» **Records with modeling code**

____________

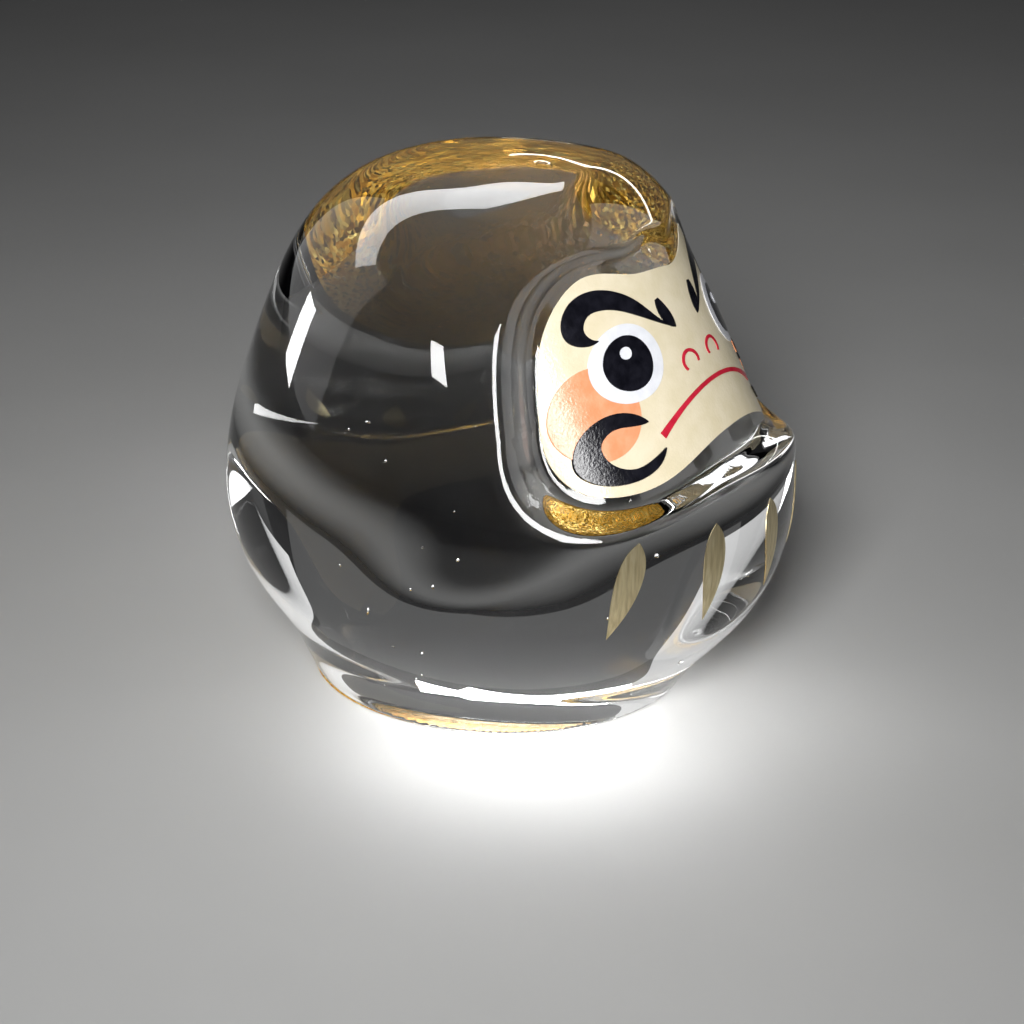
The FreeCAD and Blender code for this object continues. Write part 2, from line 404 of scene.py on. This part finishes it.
def enamel(name, dark, light, grain=0.9, roughness=(0.10, 0.22), bump=0.6):
    """Glossy brushed enamel: a slightly uneven colour and an orange-peel skin."""
    nodes = Nodes(name)
    mottle = nodes.noise(grain, 4.0)
    nodes.link(nodes.ramp(mottle, [(0.35, dark), (0.65, light)]), nodes.shader.inputs["Base Color"])
    nodes.link(nodes.span(nodes.noise(2.5 * grain), *roughness), nodes.shader.inputs["Roughness"])
    nodes.set(IOR=1.5)
    nodes.bump(nodes.noise(3.6, 5.0), bump, 0.04 * MM)
    return nodes.material


def gold_lacquer():
    """Champagne gold brushed downwards, with metal flakes in it."""
    nodes = Nodes("gold_lacquer")
    streaks = nodes.noise(3.0, 6.0, nodes.scaled((1.0, 1.0, 0.1)))
    tones = [(0.3, (0.58, 0.47, 0.26)), (0.55, (0.80, 0.68, 0.41)), (0.75, (0.93, 0.83, 0.58))]
    nodes.link(nodes.ramp(streaks, tones), nodes.shader.inputs["Base Color"])
    nodes.link(nodes.span(nodes.noise(6.0), 0.25, 0.45), nodes.shader.inputs["Roughness"])
    nodes.set(Metallic=1.0)
    nodes.bump(streaks, 0.25, 0.05 * MM)
    return nodes.material


def gold_leaf():
    """Scattered leaf: each small flake has its own tilt and tone."""
    nodes = Nodes("gold_leaf")
    warp = nodes.add("ShaderNodeTexNoise", Scale=1.1 / MM, Detail=3.0)
    nodes.link(nodes.place, warp.inputs["Vector"])
    mixed = nodes.add("ShaderNodeVectorMath", operation="MULTIPLY_ADD")
    nodes.link(warp.outputs["Color"], mixed.inputs[0])
    mixed.inputs[1].default_value = (0.5 * MM, 0.5 * MM, 0.5 * MM)
    nodes.link(nodes.place, mixed.inputs[2])
    flakes = nodes.add("ShaderNodeTexVoronoi", Scale=3.4 / MM)
    nodes.link(mixed.outputs["Vector"], flakes.inputs["Vector"])
    separate = nodes.add("ShaderNodeSeparateColor")
    nodes.link(flakes.outputs["Color"], separate.inputs["Color"])
    tones = [(0.0, (0.70, 0.30, 0.02)), (0.5, (1.0, 0.55, 0.06)), (1.0, (1.0, 0.78, 0.24))]
    nodes.link(nodes.ramp(separate.outputs["Red"], tones), nodes.shader.inputs["Base Color"])
    nodes.link(nodes.span(separate.outputs["Green"], 0.2, 0.5), nodes.shader.inputs["Roughness"])
    nodes.set(Metallic=1.0)
    tilt = nodes.add("ShaderNodeVectorMath", operation="MULTIPLY_ADD")
    nodes.link(flakes.outputs["Color"], tilt.inputs[0])
    tilt.inputs[1].default_value = (FLAKE_TILT, FLAKE_TILT, 0.0)
    tilt.inputs[2].default_value = (-FLAKE_TILT / 2, -FLAKE_TILT / 2, 0.0)
    geometry = nodes.add("ShaderNodeNewGeometry")
    leaning = nodes.add("ShaderNodeVectorMath", operation="ADD")
    nodes.link(geometry.outputs["Normal"], leaning.inputs[0])
    nodes.link(tilt.outputs["Vector"], leaning.inputs[1])
    unit = nodes.add("ShaderNodeVectorMath", operation="NORMALIZE")
    nodes.link(leaning.outputs["Vector"], unit.inputs[0])
    nodes.link(unit.outputs["Vector"], nodes.shader.inputs["Normal"])
    return nodes.material


def repaint(node_name, material):
    """Gives a CAD node its finish."""
    node = NODES[node_name]
    node.data.materials.clear()
    node.data.materials.append(material)


def paint_everything():
    """Every CAD node's finish, apart from the glass."""
    black = enamel("black_enamel", (0.003, 0.003, 0.005), (0.008, 0.008, 0.012))
    white = enamel("white_enamel", (0.60, 0.61, 0.65), (0.66, 0.67, 0.70))
    red = enamel("red_enamel", (0.40, 0.012, 0.03), (0.52, 0.02, 0.045))
    finishes = {
        "base_gold_leaf": gold_leaf(),
        "face_ground": enamel("cream_enamel", (0.60, 0.53, 0.37), (0.65, 0.58, 0.43), grain=0.5),
        "mouth": red,
    }
    peach = enamel("peach_enamel", (0.62, 0.25, 0.12), (0.68, 0.31, 0.17))
    for side in ("right", "left"):
        finishes["cheek_" + side] = peach
        finishes["eye_white_" + side] = white
        finishes["pupil_" + side] = black
        finishes["pupil_glint_" + side] = white
        finishes["eyebrow_" + side] = black
        finishes["whisker_" + side] = black
        finishes["nostril_" + side] = red
    lacquer = gold_lacquer()
    for name in NODES:
        if name.startswith("belly_stripe"):
            finishes[name] = lacquer
    for name, material in finishes.items():
        repaint(name, material)


# Studio ------------------------------------------------------------------------------------


def floor():
    """A plain pale table top, far wider than the view."""
    ring = []
    for corner in range(TABLE_CORNERS):
        turn = 2 * math.pi * corner / TABLE_CORNERS
        ring.append((TABLE_RADIUS * math.cos(turn), TABLE_RADIUS * math.sin(turn), 0.0))
    made = mesh_object("floor", ring, [tuple(range(TABLE_CORNERS))], smooth=False)
    nodes = Nodes("pale_floor")
    tones = [(0.3, (0.62, 0.62, 0.61)), (0.7, (0.66, 0.66, 0.65))]
    nodes.link(nodes.ramp(nodes.noise(0.02), tones), nodes.shader.inputs["Base Color"])
    nodes.set(Roughness=0.85)
    made.data.materials.append(nodes.material)
    return made


def lit_group(name, members, state):
    """A group of objects that a light falls on, or leaves out."""
    group = bpy.data.collections.new(name)
    for member in members:
        group.objects.link(member)
    for entry in group.collection_objects:
        entry.light_linking.link_state = state
    return group


def soft_light(name, direction, distance, size, power, group=None,
               spread=180.0, mirrored=True, refracted=True):
    """A soft light that faces the doll, falls on one group or on everything, and may show in the glass."""
    data = bpy.data.lights.new(name, "AREA")
    data.shape = "RECTANGLE"
    data.size, data.size_y = size
    data.energy = power
    data.spread = math.radians(spread)
    made = bpy.data.objects.new(name, data)
    bpy.context.scene.collection.objects.link(made)
    towards = Vector(direction).normalized()
    made.location = LIGHT_TARGET + towards * distance
    made.rotation_mode = "QUATERNION"
    made.rotation_quaternion = towards.to_track_quat("Z", "Y")
    made.visible_camera = False
    made.visible_glossy = mirrored
    made.visible_transmission = refracted
    if group:
        made.light_linking.receiver_collection = group


def room():
    """A dim even room."""
    world = bpy.data.worlds.new("room")
    world.use_nodes = True
    world.node_tree.nodes["Background"].inputs["Color"].default_value = (0.007, 0.007, 0.008, 1.0)
    bpy.context.scene.world = world


def compass(azimuth, elevation):
    """A direction from its angle round from +X and its angle above the floor."""
    azimuth, elevation = math.radians(azimuth), math.radians(elevation)
    flat = math.cos(elevation)
    return flat * math.cos(azimuth), flat * math.sin(azimuth), math.sin(elevation)


def studio(glass_piece):
    """A key for everything, two softboxes for all but the table, the rest for the glass and leaf."""
    table = floor()
    room()
    paint = lit_group("all_but_table", [table], "EXCLUDE")
    clear = lit_group("glass_and_leaf", [glass_piece, NODES["base_gold_leaf"]], "INCLUDE")
    soft_light("key_pool", compass(200, 28), 0.36, (0.10, 0.10), 0.16,
               spread=60.0, mirrored=False, refracted=False)
    soft_light("small_softbox", compass(187, 24), 0.55, (0.07, 0.085), 0.4, paint, refracted=False)
    soft_light("front_softbox", compass(235, 25), 0.6, (0.12, 0.24), 2.0, paint)
    soft_light("top_softbox", compass(30, 52), 0.5, (0.35, 0.30), 3.8, clear, mirrored=False)
    soft_light("back_strip", compass(62, 45), 0.55, (0.8, 0.12), 1.6, clear)
    soft_light("thin_strip", compass(-2, 20), 0.6, (0.6, 0.012), 0.2, clear, refracted=False)
    soft_light("left_window", compass(95, 5), 0.6, (0.10, 0.10), 0.5, clear)
    soft_light("left_softbox", compass(90, 22), 0.65, (0.8, 0.5), 0.8, clear)
    soft_light("right_softbox", compass(-34, 28), 0.6, (0.42, 0.38), 0.5, clear)
    soft_light("face_side_softbox", compass(-85, 20), 0.6, (0.35, 0.3), 0.6, clear)
    wall_powers = {27: 0.22, 117: 0.20, 207: 0.12, 297: 0.16}
    for azimuth, power in wall_powers.items():
        soft_light("grey_wall_%d" % azimuth, compass(azimuth, 15), 1.0, (1.7, 0.55), power, clear)


def camera():
    """The camera stands to the doll's right, a little above it."""
    data = bpy.data.cameras.new("camera")
    data.lens = CAMERA_LENS
    data.sensor_width = 36.0
    data.clip_start = 0.01
    made = bpy.data.objects.new("camera", data)
    bpy.context.scene.collection.objects.link(made)
    back = (CAMERA_PLACE - CAMERA_TARGET).normalized()
    made.location = CAMERA_PLACE
    made.rotation_mode = "QUATERNION"
    level = back.to_track_quat("Z", "Y")
    roll = Matrix.Rotation(CAMERA_ROLL, 4, back).to_quaternion()
    made.rotation_quaternion = roll @ level
    bpy.context.scene.camera = made


def main():
    """Makes the picture."""
    bpy.context.scene.view_settings.view_transform = "Standard"
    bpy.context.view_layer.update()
    casting = Casting()
    made = glass(casting)
    made.data.materials.append(clear_glass())
    paint_everything()
    studio(made)
    camera()


main()
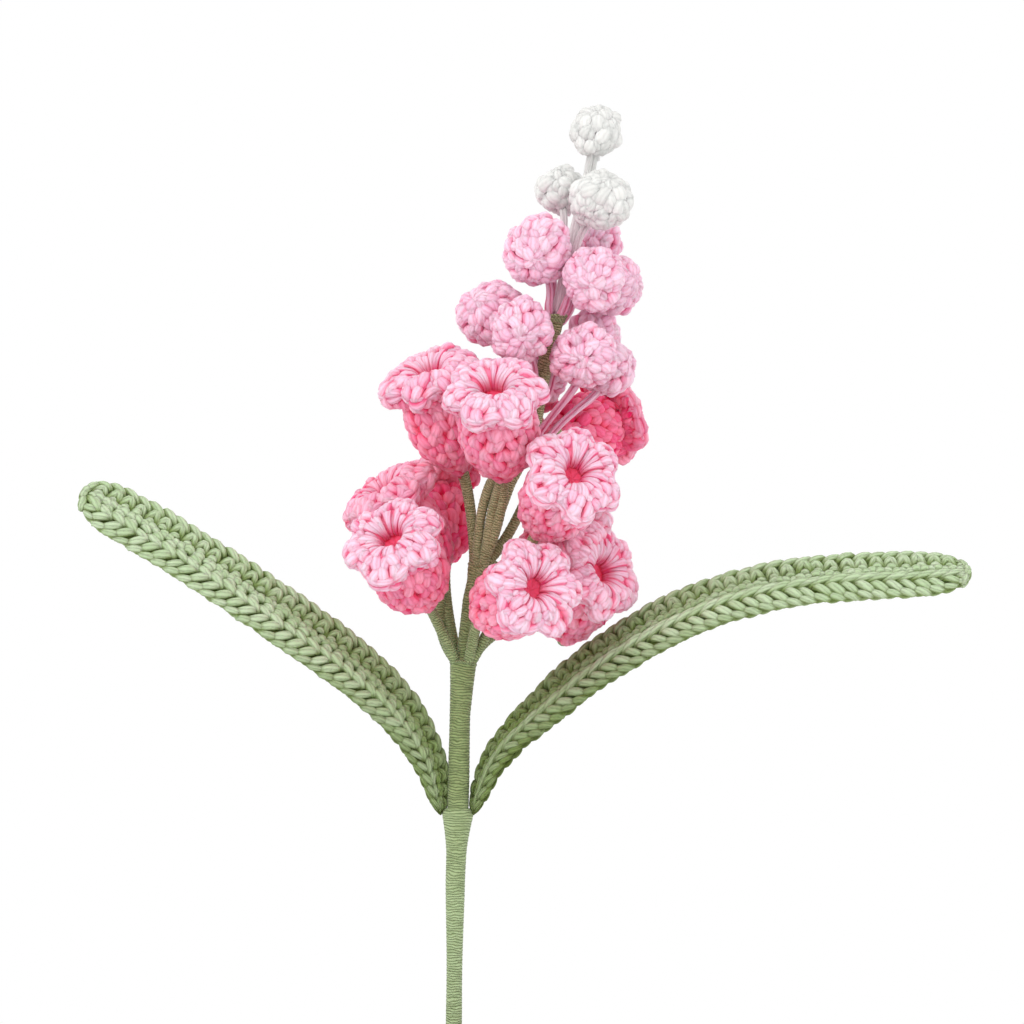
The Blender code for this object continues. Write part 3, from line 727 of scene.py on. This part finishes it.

____________

» **Task**
Identify and extract each line of the listing that contains "This".

» **Answer in full**
The FreeCAD and Blender code for this object continues. Write part 2, from line 404 of scene.py on. This part finishes it.
The Blender code for this object continues. Write part 3, from line 727 of scene.py on. This part finishes it.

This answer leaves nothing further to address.